**TASK PROMPT**
Restate word for word the lines of the data below, from the first through the one that has "add_box(shape, path[k], size, tilt, bevel)".

**MATERIAL PROVIDED**
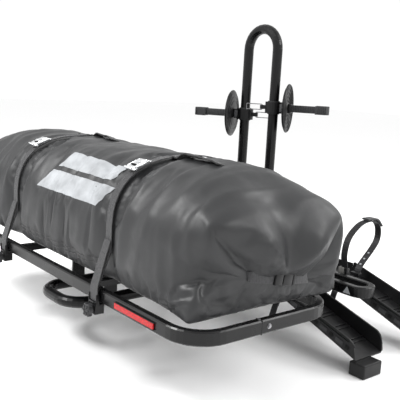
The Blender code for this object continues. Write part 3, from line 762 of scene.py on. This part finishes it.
def make_wheel_strap_trim(look):
    """Ladder ridges along the band, adjusting holes, a base block and the hanging tail."""
    loop = [(-0.046, -0.052), (-0.045, -0.015), (-0.054, 0.027), (-0.042, 0.076), (-0.004, 0.110),
            (0.035, 0.124), (0.080, 0.121), (0.105, 0.099), (0.108, 0.062), (0.086, 0.031),
            (0.030, -0.020), (0.018, -0.050)]
    first_ridge, last_ridge, under_buckle = 22, 100, range(47, 66)
    rubber, label = look["strap_rubber"], look["label_grey"]
    for (row, name), (low, high) in TRAYS.items():
        x, y = SIDES[name] * WHEEL_STRAP_X, (low.y + high.y) / 2
        tag = "_%s_%s" % (row, name)
        path = smooth_path([(x, y + a, z) for a, z in loop], 10)

        def on_band(shape, k, size, bevel):
            along = (path[k + 1] - path[k - 1]).normalized()
            tilt = Matrix.Rotation(math.atan2(along.z, along.y), 3, "X")
            add_box(shape, path[k], size, tilt, bevel)

        ridges, holes = bmesh.new(), bmesh.new()
        for k in range(first_ridge, last_ridge, 2):
            if k not in under_buckle:
                on_band(ridges, k, (0.0200, 0.0022, 0.0046), 0.0006)
        for k in (93, 96, 99):
            on_band(holes, k, (0.0065, 0.0055, 0.0052), 0.0012)
        new_piece("wheel_strap_ridges" + tag, ridges, rubber, "platform")
        new_piece("wheel_strap_holes" + tag, holes, look["print_white"], "platform")
        base = bmesh.new()
        add_box(base, (x, y - 0.0495, -0.030), (0.034, 0.0140, 0.034), None, 0.002)
        add_box(base, (x, y - 0.0590, -0.030), (0.024, 0.0060, 0.020), None, 0.002)
        add_box(base, (x, y + 0.0140, -0.0440), (0.032, 0.0180, 0.012), None, 0.002)
        new_piece("wheel_strap_base" + tag, base, look["black_plastic"], "platform")
        pad = bmesh.new()
        add_box(pad, (x, y - 0.0625, -0.0200), (0.020, 0.0020, 0.0200), None, 0.0008)
        new_piece("wheel_strap_pad" + tag, pad, label, "platform")
        tail = bmesh.new()
        hanging = smooth_path([(x, y - 0.058, -0.036), (x, y - 0.070, -0.060),
                               (x, y - 0.086, -0.090), (x, y - 0.096, -0.118)], 6)
        ribbon(tail, hanging, (1, 0, 0), 0.021, 0.0030)
        new_piece("wheel_strap_tail" + tag, tail, rubber, "platform")


# ---------------------------------------------------------------- clamps

ARM_TIP, DISC_OUTER, DISC_INNER = 0.172, 0.0482, 0.0368   # distances out from the leg's axis
# Rings on each face of the guard disc: share of its radius, lift off the face plane.
OUTER_RINGS = ((0.34, -0.0022), (0.50, -0.0018), (0.66, -0.0013), (0.82, -0.0008), (0.965, 0.0002))
INNER_RINGS = ((0.55, 0.0022), (0.72, 0.0034), (0.88, 0.0052))


def make_clamp_trim(name, look):
    """Rings on the disc, a cover on the arm block, teeth on the ladder strap, ribs on the grip."""
    sleeve_low, sleeve_high = deck_box(name + "_clamp_sleeve")
    strap_low, strap_high = deck_box(name + "_clamp_strap")
    disc_low, disc_high = deck_box(name + "_clamp_disc")
    leg, radius = (sleeve_low + sleeve_high) / 2, (disc_high.z - disc_low.z) / 2
    along = (strap_low + strap_high) / 2 - leg
    turn = Matrix.Rotation(math.atan2(along.y, along.x), 3, "Z")
    body, black, grey = name + "_clamp", look["black_plastic"], look["grey_plastic"]

    def at(distance, across=0.0, rise=0.0):
        """A point out along the arm from the leg's axis."""
        return leg + turn @ Vector((distance, across, rise))

    rings, steps = bmesh.new(), 56
    for face, spread in ((DISC_OUTER, OUTER_RINGS), (DISC_INNER, INNER_RINGS)):
        for share, lift in spread:
            reach = radius * share
            path = [at(face + lift, reach * math.cos(angle), reach * math.sin(angle))
                    for angle in (2 * math.pi * k / steps for k in range(steps))]
            ribbon(rings, path, turn @ Vector((1, 0, 0)), 0.0030, 0.0030, 0.5, closed=True)
    new_piece(name + "_disc_rings", rings, black, body)
    block = bmesh.new()
    add_box(block, at(0.0265), (0.018, 0.030, 0.031), turn, 0.0030)
    add_box(block, at(0.0530), (0.014, 0.026, 0.029), turn, 0.0030)
    new_piece(name + "_arm_block", block, black, body)
    covers, teeth, ribs = bmesh.new(), bmesh.new(), bmesh.new()
    for side in (-1, 1):
        add_box(covers, at(0.0260, side * 0.0152), (0.0150, 0.0014, 0.0250), turn, 0.0006)
        for k in range(14):
            add_box(teeth, at(0.064 + 0.0054 * k, side * 0.0116), (0.0030, 0.0022, 0.0190), turn,
                    0.0005)
        for k in range(6):
            add_box(ribs, at(ARM_TIP - 0.029 + 0.0056 * k, side * 0.0160),
                    (0.0026, 0.0022, 0.0240), turn, 0.0006)
    new_piece(name + "_block_covers", covers, look["cover_grey"], body)
    new_piece(name + "_strap_teeth", teeth, grey, body)
    new_piece(name + "_grip_ribs", ribs, grey, body)


# ---------------------------------------------------------------- frame trim

def add_hex(shape, centre, axis, across, depth):
    """A slightly tapered hexagon head on a round washer."""
    turn = Vector((0, 0, 1)).rotation_difference(Vector(axis)).to_matrix().to_4x4()
    place = Matrix.Translation(Vector(centre)) @ turn
    washer, washer_r = place @ Matrix.Translation((0, 0, -depth / 2)), across * 0.68
    bmesh.ops.create_cone(shape, cap_ends=True, segments=6, radius1=across / 2,
                          radius2=across / 2 * 0.94, depth=depth, matrix=place)
    bmesh.ops.create_cone(shape, cap_ends=True, segments=20, radius1=washer_r, radius2=washer_r,
                          depth=0.0012, matrix=washer)


def make_frame_trim(look):
    """Splice seams and bolts on the cargo frame, its reflectors, and the front loop's labels."""
    frame_high = deck_box("cargo_frame_rear")[1]
    splice_y, rail_middle, rail_top = frame_high.y, 0.01625, 0.0335
    seams, bolts = bmesh.new(), bmesh.new()
    for side in (-1, 1):
        x = side * (frame_high.x - 0.010)
        add_box(seams, (x, splice_y, rail_middle), (0.0212, 0.0016, 0.0337), None, 0.0006)
        add_hex(bolts, (side * (frame_high.x + 0.0014), splice_y + 0.022, rail_middle),
                (side, 0, 0), 0.009, 0.0032)
        add_hex(bolts, (x, splice_y - 0.001, rail_top), (0, 0, 1), 0.0055, 0.0022)
    for y in (0.150, 0.350):
        for x in (-0.28, -0.155, 0.155, 0.28):
            add_hex(bolts, (x, y, 0.0068), (0, 0, -1), 0.011, 0.004)
    new_piece("splice_seams", seams, look["frame_paint"], "platform")
    new_piece("frame_bolts", bolts, look["zinc_steel"], "platform")
    make_reflector_trim(look)
    make_loop_labels(look)


def make_reflector_trim(look):
    low, high = deck_box("rear_reflector")
    middle, size = (low + high) / 2, high - low
    reflector_left, frames = bmesh.new(), bmesh.new()
    add_box(reflector_left, (-middle.x, middle.y, middle.z), size, None, 0.001)
    new_piece("rear_reflector_left", reflector_left, look["red_reflector"], "platform")
    for side in (-1, 1):
        for edge in (-1, 1):
            centre = (side * middle.x, middle.y + 0.0002, middle.z + edge * (size.z / 2 + 0.0006))
            add_box(frames, centre, (size.x + 0.004, size.y, 0.0016), None, 0.0005)
    new_piece("reflector_frames", frames, look["black_plastic"], "platform")


def make_loop_labels(look):
    """A blank pad and a blank triangle on the front loop's rear face."""
    low, high = deck_box("mast_support_loop")
    middle_z, pad_x, triangle_x = (low.z + high.z) / 2, 0.392, 0.450
    pad, label = bmesh.new(), bmesh.new()
    add_box(pad, (pad_x, low.y - 0.0004, middle_z), (0.024, 0.0010, 0.018), None, 0.0004)
    new_piece("loop_pad_label", pad, look["label_grey"], "platform")
    corners = [label.verts.new((triangle_x + a, low.y - 0.0007, middle_z + b))
               for a, b in ((-0.013, -0.010), (0.013, -0.010), (0.0, 0.011))]
    made = bmesh.ops.extrude_face_region(label, geom=[label.faces.new(corners)])["geom"]
    bmesh.ops.translate(label, verts=[v for v in made if isinstance(v, bmesh.types.BMVert)],
                        vec=(0, 0.0006, 0))
    new_piece("loop_triangle_label", label, look["print_white"], "platform")


def make_hitch_trim(look):
    """Two rows of bolts hold the spine's plate to the tilt head."""
    head_low, head_high = deck_box("tilt_head")
    plate_front, middle_z = 0.9872, (head_low.z + head_high.z) / 2
    bolts = bmesh.new()
    for x in (-0.095, -0.055, 0.055, 0.095):
        for rise in (-0.020, 0.020):
            add_hex(bolts, (x, plate_front, middle_z + rise), (0, 1, 0), 0.013, 0.005)
    new_piece("tilt_head_bolts", bolts, look["zinc_steel"], "platform")


# ---------------------------------------------------------------- assembly

def paint_nodes(look):
    slots = {entry["node"]: entry["material_slot"] for entry in frame["record"]["subparts"]}
    for node, obj in NODES.items():
        obj.data.materials.clear()
        obj.data.materials.append(look[slots[node]])


def main():
    make_camera()
    make_stage()
    look = make_looks()
    paint_nodes(look)
    surface = Surface(make_bag(look))
    make_bag_trim(surface, look)
    make_strap_trim(surface, look)
    make_tray_trim(look)
    make_wheel_strap_trim(look)
    for name in SIDES:
        make_clamp_trim(name, look)
    make_frame_trim(look)
    make_hitch_trim(look)


main()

**WRITTEN RESPONSE**
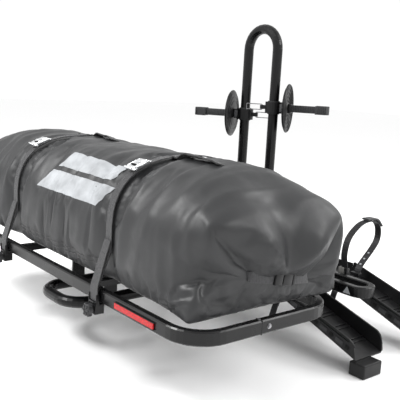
The Blender code for this object continues. Write part 3, from line 762 of scene.py on. This part finishes it.
def make_wheel_strap_trim(look):
    """Ladder ridges along the band, adjusting holes, a base block and the hanging tail."""
    loop = [(-0.046, -0.052), (-0.045, -0.015), (-0.054, 0.027), (-0.042, 0.076), (-0.004, 0.110),
            (0.035, 0.124), (0.080, 0.121), (0.105, 0.099), (0.108, 0.062), (0.086, 0.031),
            (0.030, -0.020), (0.018, -0.050)]
    first_ridge, last_ridge, under_buckle = 22, 100, range(47, 66)
    rubber, label = look["strap_rubber"], look["label_grey"]
    for (row, name), (low, high) in TRAYS.items():
        x, y = SIDES[name] * WHEEL_STRAP_X, (low.y + high.y) / 2
        tag = "_%s_%s" % (row, name)
        path = smooth_path([(x, y + a, z) for a, z in loop], 10)

        def on_band(shape, k, size, bevel):
            along = (path[k + 1] - path[k - 1]).normalized()
            tilt = Matrix.Rotation(math.atan2(along.z, along.y), 3, "X")
            add_box(shape, path[k], size, tilt, bevel)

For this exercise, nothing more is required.